- **To do**:
Repeat the whole listing exactly.

- **Collected material**:
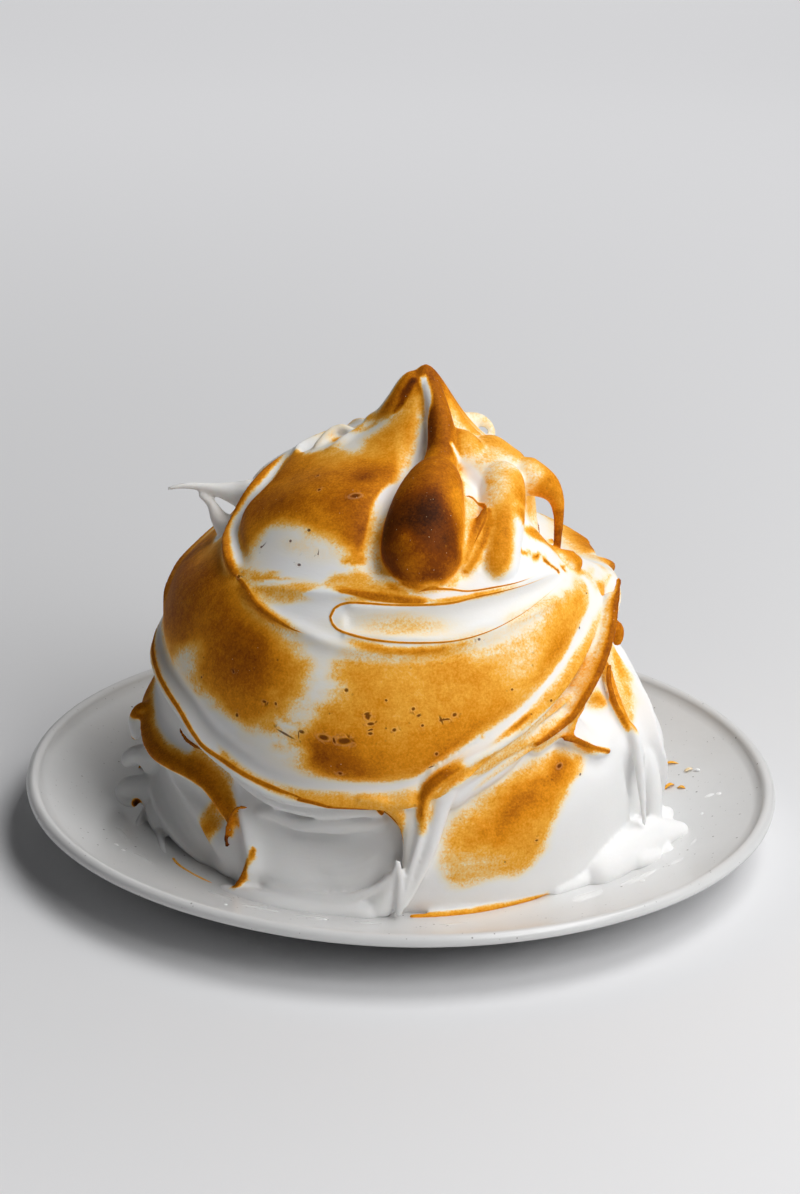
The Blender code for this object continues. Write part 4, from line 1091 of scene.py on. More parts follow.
    # Right pockets and folds.
    skin.area(SIDE_TOAST, 0.42, soft=3.5)
    skin.patch((59.4, 11.4), (4.0, 3.8), 0.57, soft=1.3)
    skin.strand(CURLS["side_crest"], 0.56, margin=-0.2, soft=1.0)
    skin.strand(CURLS["side_fold_up"], 0.42, margin=0.2, soft=1.4)
    skin.strand(CURLS["side_fold"][:4], 0.44, margin=0.4, soft=2.0)
    skin.strand(CURLS["side_fold"], 0.58, margin=-0.3, soft=0.9)
    # Left apron and the curls below it.
    skin.brush(APRON, 2.4, 0.52, offset=2.2, ends=(0.1, 0.05), soft=1.4)
    skin.area(
        [
            (-58, -5.6), (-52, -6.4), (-46, -8), (-41.5, -11), (-39.5, -15), (-40, -11), (-42, -7),
            (-43.4, -2.4), (-45.6, 1.6), (-50, 1.4), (-57, 1),
        ],
        0.52, soft=2.6, stray=0.4,
    )
    skin.line(1, APRON, 0.8, ends=(0.1, 0.1), offset=0.4)
    skin.patch((-46, -13), (4.6, 8), 0.5, turn=-20, soft=1.3)
    toast_summit(skin)
    toast_ledge(skin)
    skin.pits(PITS)


def toast_ledge(skin):
    """The ledge under the bulb, the fold beside it and the tongue above the belly."""
    skin.area(UNDER_BULB, 0.03, soft=0.9, stray=0.1)
    skin.area(LEFT_STREAKS, 0.30, soft=4.0, combed=1.8)
    skin.brush(
        [(-50, 38.6), (-44, 36.4), (-38, 34.8), (-31, 33.2), (-24, 32)],
        1.8, 0.5, ends=(0.05, 0.4), soft=1.6,
    )
    skin.brush([(-47, 40.6), (-39, 42), (-30, 43.4)], 0.6, 0.42, ends=(0.1, 0.5), soft=1.4)
    skin.area(UPPER_GOLD, 0.40, soft=4.0, combed=1.4, stray=0.4)
    skin.brush(
        [(-21, 42.4), (-14, 42.4), (-7, 41.8), (0, 41.3), (6, 41)],
        1.0, 0.56, ends=(0.15, 0.2), soft=1.4,
    )
    skin.brush(
        [(4, 41), (12, 41.2), (20, 41.8), (29, 42.4), (40, 43.4)],
        0.9, 0.42, ends=(0.2, 0.6), soft=1.4,
    )
    skin.brush([(1, 43.2), (8, 44), (14, 43.8), (22, 43.4)], 0.9, 0.4, ends=(0.2, 0.6), soft=1.4)
    skin.patch((-2, 36.6), (17, 3.4), 0.31, turn=1, soft=1.7)
    skin.brush([(-16, 33), (-9, 31.6), (0, 31), (10, 31.2), (18, 32)], 1.3, 0.46, ends=(0.3, 0.4), soft=1.6)


def toast_summit(skin):
    """The peak with its ridge, the bulb below it, the lobes and the hook."""
    skin.strand(CURLS["right_flank"][:3], 0.5, margin=1.6, soft=3.4)
    skin.strand(CURLS["hood"], 0.52, soft=2.4)
    skin.patch((48, 70), (24, 8), 0.3, soft=1.4)
    skin.area(RIGHT_LOBE_TOAST, 0.44, soft=5.0, stray=0.2)
    skin.patch((35, 61), (8, 4), 0.22, soft=1.8)
    skin.strand([(28, -31, 145, 1), (35, -25, 145, 1.2), (43, -22, 141.6, 1.2)], 0.2, margin=1.0, soft=5.0)
    skin.strand([(24, -18, 150, 1), (30, -15, 148.6, 1.5), (37, -15, 146.4, 1.6), (44, -17, 142.6, 1.6),
                 (49, -19, 137, 1.4)], 0.38, margin=0.6, soft=4.0)
    skin.spot((38.5, -38, 138), 4.4, 0.5, soft=1.8)
    skin.strand(CURLS["hook"][2:], 0.46)
    skin.strand(CURLS["hook"][4:], 0.58)
    skin.strand(CURLS["hook"][5:], 0.66)
    skin.strand(CURLS["hook"][7:], 0.76)
    skin.strand(CURLS["behind_band"], 0.48)
    skin.strand(
        [(37, -43, 134, 0.6), (42, -40, 127, 1), (46, -34, 122, 1.6), (52, -28, 116, 2), (57, -29, 114, 2)],
        0.45, margin=0.6, soft=2.4,
    )
    skin.strand(
        [(38, -49, 122.6, 0.2), (41, -47.4, 121, 0.3), (45, -45, 118.8, 0.3), (51, -43, 114, 0.3)],
        0.64, margin=0.3, soft=1.0,
    )
    for name, *look in [
        ("foot_ridge", 0.6, 0.0, 1.0), ("foot_fold", 0.5, 0.0, 1.0), ("back_curl", 0.16, 0.6, 1.6),
        ("edge_left", 0.36, -0.2, 0.7),
    ]:
        skin.strand(CURLS[name], *look)
    for spot in [
        ((-96.8, -10, 34.4), 1.6, 0.85, 0.8), ((-94.2, -19, 13.4), 1.8, 0.85, 0.8),
        ((-90.6, -9, 43), 2.0, 0.5, 1.2),
    ]:
        skin.spot(*spot)
    for name, *look in [
        ("wisp", 0.02, 0.6, 1.6), ("wisp_foot", 0.03, 0.6, 1.6), ("crater", 0.12, 1.5, 1.6),
        ("crater_rim", 0.05, 1.0, 1.6),
    ]:
        skin.strand(CURLS[name], *look)
    skin.spot((-26, 2, 145), 2.2, 0.75, soft=1.4)
    skin.strand(CURLS["fin_knob"], 0.52, soft=2.4)
    skin.strand(CURLS["apron_loop"], 0.54, margin=-0.1, soft=1.0)
    skin.strand(CURLS["apron_loop"][4:], 0.8, margin=-0.1, soft=1.4)
    skin.strand(CURLS["apron_notch"], 0.68, margin=0.0, soft=0.9)
    skin.strand(CURLS["apron_tip"], 0.56, margin=0.0, soft=1.0)
    skin.strand(CURLS["mid_ridge"][:5], 0.6, soft=1.8)
    skin.strand(
        [(x - 2.6, y - 2.2, z, 1.2) for x, y, z, _ in CURLS["mid_ridge"][1:5]], 0.72, margin=0.8, soft=2.4,
    )
    skin.strand(LEFT_CHANNEL, 0.02, margin=-0.4, soft=1.5)
    skin.strand(RIGHT_CHANNEL, 0.03, margin=-0.6, soft=1.4)
    skin.area(POCKET_TOAST, 0.44, soft=1.8, stray=0.1)
    skin.strand(CURLS["leaf"], 0.6, margin=0.0, soft=0.8)
    skin.line(2, POCKET_LINE, 0.4, ends=(0.2, 0.2))
    # Bulb: brown, nearly black up on its left, golden at its right edge and its foot.
    skin.strand(CURLS["bulb"], 0.57, margin=-0.4, soft=1.2)
    for spot in [
        ((3, -56, 140), 10.0, 0.68, 2.0), ((-7, -56, 130), 9.0, 0.8, 1.9), ((5, -61, 136), 8.0, 0.95, 2.0),
        ((12, -63, 130), 6.0, 0.8, 1.9), ((-6, -65, 121), 6.6, 0.76, 1.9), ((9, -70, 123), 4.6, 0.74, 1.9),
        ((-1, -66, 131), 3.4, 0.62, 2.0), ((1, -69, 125), 3.4, 0.6, 2.0),
        ((16.5, -50, 139), 6.0, 0.46, 1.8), ((17.6, -57, 128), 4.0, 0.46, 1.8),
        ((4, -72, 114.6), 3.0, 0.5, 1.2),
    ]:
        skin.spot(*spot)
    # The white outer edge of the hood, and painted shade in the crevice under it, as a thin near-black line.
    skin.strand(CURLS["hood"], 0.04, margin=0.4, soft=1.4, strength=0.9, turned=(-0.85, 0.5, 0.0))
    # Painted shade: a near-black line in the crevice under the hood.
    skin.strand(
        [(0.6, -4.6, 168, 0.5), (-1.6, -6.4, 164.6, 0.8), (-3.6, -7.6, 161.4, 0.9), (-5.6, -8, 158.6, 0.6)],
        0.82, margin=-0.2, soft=1.6,
    )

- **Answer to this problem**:
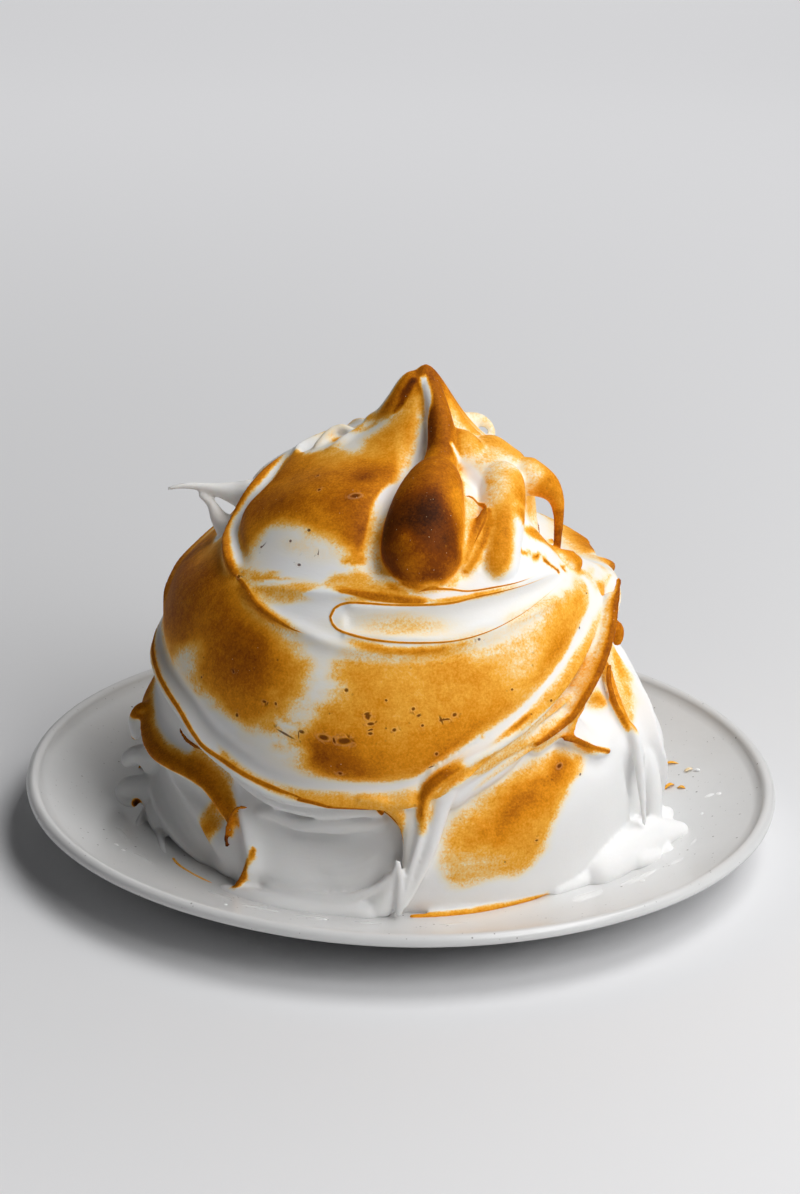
The Blender code for this object continues. Write part 4, from line 1091 of scene.py on. More parts follow.
    # Right pockets and folds.
    skin.area(SIDE_TOAST, 0.42, soft=3.5)
    skin.patch((59.4, 11.4), (4.0, 3.8), 0.57, soft=1.3)
    skin.strand(CURLS["side_crest"], 0.56, margin=-0.2, soft=1.0)
    skin.strand(CURLS["side_fold_up"], 0.42, margin=0.2, soft=1.4)
    skin.strand(CURLS["side_fold"][:4], 0.44, margin=0.4, soft=2.0)
    skin.strand(CURLS["side_fold"], 0.58, margin=-0.3, soft=0.9)
    # Left apron and the curls below it.
    skin.brush(APRON, 2.4, 0.52, offset=2.2, ends=(0.1, 0.05), soft=1.4)
    skin.area(
        [
            (-58, -5.6), (-52, -6.4), (-46, -8), (-41.5, -11), (-39.5, -15), (-40, -11), (-42, -7),
            (-43.4, -2.4), (-45.6, 1.6), (-50, 1.4), (-57, 1),
        ],
        0.52, soft=2.6, stray=0.4,
    )
    skin.line(1, APRON, 0.8, ends=(0.1, 0.1), offset=0.4)
    skin.patch((-46, -13), (4.6, 8), 0.5, turn=-20, soft=1.3)
    toast_summit(skin)
    toast_ledge(skin)
    skin.pits(PITS)


def toast_ledge(skin):
    """The ledge under the bulb, the fold beside it and the tongue above the belly."""
    skin.area(UNDER_BULB, 0.03, soft=0.9, stray=0.1)
    skin.area(LEFT_STREAKS, 0.30, soft=4.0, combed=1.8)
    skin.brush(
        [(-50, 38.6), (-44, 36.4), (-38, 34.8), (-31, 33.2), (-24, 32)],
        1.8, 0.5, ends=(0.05, 0.4), soft=1.6,
    )
    skin.brush([(-47, 40.6), (-39, 42), (-30, 43.4)], 0.6, 0.42, ends=(0.1, 0.5), soft=1.4)
    skin.area(UPPER_GOLD, 0.40, soft=4.0, combed=1.4, stray=0.4)
    skin.brush(
        [(-21, 42.4), (-14, 42.4), (-7, 41.8), (0, 41.3), (6, 41)],
        1.0, 0.56, ends=(0.15, 0.2), soft=1.4,
    )
    skin.brush(
        [(4, 41), (12, 41.2), (20, 41.8), (29, 42.4), (40, 43.4)],
        0.9, 0.42, ends=(0.2, 0.6), soft=1.4,
    )
    skin.brush([(1, 43.2), (8, 44), (14, 43.8), (22, 43.4)], 0.9, 0.4, ends=(0.2, 0.6), soft=1.4)
    skin.patch((-2, 36.6), (17, 3.4), 0.31, turn=1, soft=1.7)
    skin.brush([(-16, 33), (-9, 31.6), (0, 31), (10, 31.2), (18, 32)], 1.3, 0.46, ends=(0.3, 0.4), soft=1.6)


def toast_summit(skin):
    """The peak with its ridge, the bulb below it, the lobes and the hook."""
    skin.strand(CURLS["right_flank"][:3], 0.5, margin=1.6, soft=3.4)
    skin.strand(CURLS["hood"], 0.52, soft=2.4)
    skin.patch((48, 70), (24, 8), 0.3, soft=1.4)
    skin.area(RIGHT_LOBE_TOAST, 0.44, soft=5.0, stray=0.2)
    skin.patch((35, 61), (8, 4), 0.22, soft=1.8)
    skin.strand([(28, -31, 145, 1), (35, -25, 145, 1.2), (43, -22, 141.6, 1.2)], 0.2, margin=1.0, soft=5.0)
    skin.strand([(24, -18, 150, 1), (30, -15, 148.6, 1.5), (37, -15, 146.4, 1.6), (44, -17, 142.6, 1.6),
                 (49, -19, 137, 1.4)], 0.38, margin=0.6, soft=4.0)
    skin.spot((38.5, -38, 138), 4.4, 0.5, soft=1.8)
    skin.strand(CURLS["hook"][2:], 0.46)
    skin.strand(CURLS["hook"][4:], 0.58)
    skin.strand(CURLS["hook"][5:], 0.66)
    skin.strand(CURLS["hook"][7:], 0.76)
    skin.strand(CURLS["behind_band"], 0.48)
    skin.strand(
        [(37, -43, 134, 0.6), (42, -40, 127, 1), (46, -34, 122, 1.6), (52, -28, 116, 2), (57, -29, 114, 2)],
        0.45, margin=0.6, soft=2.4,
    )
    skin.strand(
        [(38, -49, 122.6, 0.2), (41, -47.4, 121, 0.3), (45, -45, 118.8, 0.3), (51, -43, 114, 0.3)],
        0.64, margin=0.3, soft=1.0,
    )
    for name, *look in [
        ("foot_ridge", 0.6, 0.0, 1.0), ("foot_fold", 0.5, 0.0, 1.0), ("back_curl", 0.16, 0.6, 1.6),
        ("edge_left", 0.36, -0.2, 0.7),
    ]:
        skin.strand(CURLS[name], *look)
    for spot in [
        ((-96.8, -10, 34.4), 1.6, 0.85, 0.8), ((-94.2, -19, 13.4), 1.8, 0.85, 0.8),
        ((-90.6, -9, 43), 2.0, 0.5, 1.2),
    ]:
        skin.spot(*spot)
    for name, *look in [
        ("wisp", 0.02, 0.6, 1.6), ("wisp_foot", 0.03, 0.6, 1.6), ("crater", 0.12, 1.5, 1.6),
        ("crater_rim", 0.05, 1.0, 1.6),
    ]:
        skin.strand(CURLS[name], *look)
    skin.spot((-26, 2, 145), 2.2, 0.75, soft=1.4)
    skin.strand(CURLS["fin_knob"], 0.52, soft=2.4)
    skin.strand(CURLS["apron_loop"], 0.54, margin=-0.1, soft=1.0)
    skin.strand(CURLS["apron_loop"][4:], 0.8, margin=-0.1, soft=1.4)
    skin.strand(CURLS["apron_notch"], 0.68, margin=0.0, soft=0.9)
    skin.strand(CURLS["apron_tip"], 0.56, margin=0.0, soft=1.0)
    skin.strand(CURLS["mid_ridge"][:5], 0.6, soft=1.8)
    skin.strand(
        [(x - 2.6, y - 2.2, z, 1.2) for x, y, z, _ in CURLS["mid_ridge"][1:5]], 0.72, margin=0.8, soft=2.4,
    )
    skin.strand(LEFT_CHANNEL, 0.02, margin=-0.4, soft=1.5)
    skin.strand(RIGHT_CHANNEL, 0.03, margin=-0.6, soft=1.4)
    skin.area(POCKET_TOAST, 0.44, soft=1.8, stray=0.1)
    skin.strand(CURLS["leaf"], 0.6, margin=0.0, soft=0.8)
    skin.line(2, POCKET_LINE, 0.4, ends=(0.2, 0.2))
    # Bulb: brown, nearly black up on its left, golden at its right edge and its foot.
    skin.strand(CURLS["bulb"], 0.57, margin=-0.4, soft=1.2)
    for spot in [
        ((3, -56, 140), 10.0, 0.68, 2.0), ((-7, -56, 130), 9.0, 0.8, 1.9), ((5, -61, 136), 8.0, 0.95, 2.0),
        ((12, -63, 130), 6.0, 0.8, 1.9), ((-6, -65, 121), 6.6, 0.76, 1.9), ((9, -70, 123), 4.6, 0.74, 1.9),
        ((-1, -66, 131), 3.4, 0.62, 2.0), ((1, -69, 125), 3.4, 0.6, 2.0),
        ((16.5, -50, 139), 6.0, 0.46, 1.8), ((17.6, -57, 128), 4.0, 0.46, 1.8),
        ((4, -72, 114.6), 3.0, 0.5, 1.2),
    ]:
        skin.spot(*spot)
    # The white outer edge of the hood, and painted shade in the crevice under it, as a thin near-black line.
    skin.strand(CURLS["hood"], 0.04, margin=0.4, soft=1.4, strength=0.9, turned=(-0.85, 0.5, 0.0))
    # Painted shade: a near-black line in the crevice under the hood.
    skin.strand(
        [(0.6, -4.6, 168, 0.5), (-1.6, -6.4, 164.6, 0.8), (-3.6, -7.6, 161.4, 0.9), (-5.6, -8, 158.6, 0.6)],
        0.82, margin=-0.2, soft=1.6,
    )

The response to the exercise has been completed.